What’s notable about his writing on the Second Lebanon War is that it departs from what is an almost universally held view in Israel – that it was a colossal failure. Shavit is adamant that Israel absolutely had to respond to Hezbollah’s wild provocation, killing eight Israeli soldiers and abducting two others (the two abductees were also killed shortly after capture though this was not known until several months later). He then proceeds to outline in detail not only the background to the war but also why the notion of it as a failure became so widely accepted in Israel. He blames the international media, which focused its criticism on Israel as the stronger party and also fell for staged scenes of Lebanese suffering.
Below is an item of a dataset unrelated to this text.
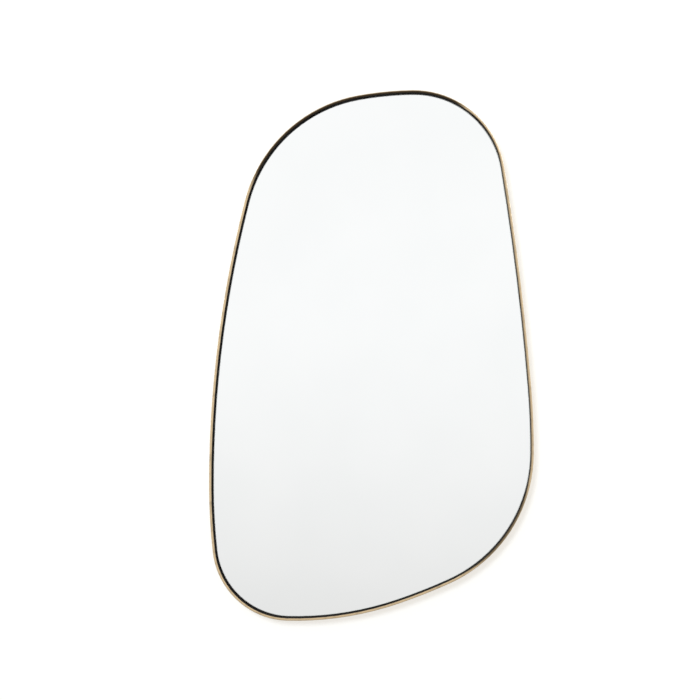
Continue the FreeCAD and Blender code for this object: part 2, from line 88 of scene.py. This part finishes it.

More surprisingly, he also takes aim at the Israeli media. Shavit accuses news networks of competing for ratings by emphasising the most shocking, negative stories; in other words, stories of Israeli failure. According to the criteria that he believes one should judge a war against a guerilla outfit like Hezbollah (‘the extent of the physical elimination of the guerrilla fighters and the destruction of their assets—weapons, equipment, and infrastructure’), Israel won.
This memoir is not always an easy read. But it serves as a platform for a brilliantly analytical mind, with a nuanced and decidedly non-partisan approach to issues which are so often interpreted through an ideological prism. Most of all, it introduces us to a man who was utterly devoted to the security of his country and his people. And it reminds us that some of Israel’s greatest heroes are those working away from the public gaze, in secrecy and in the shadows, helping to ensure the state’s survival.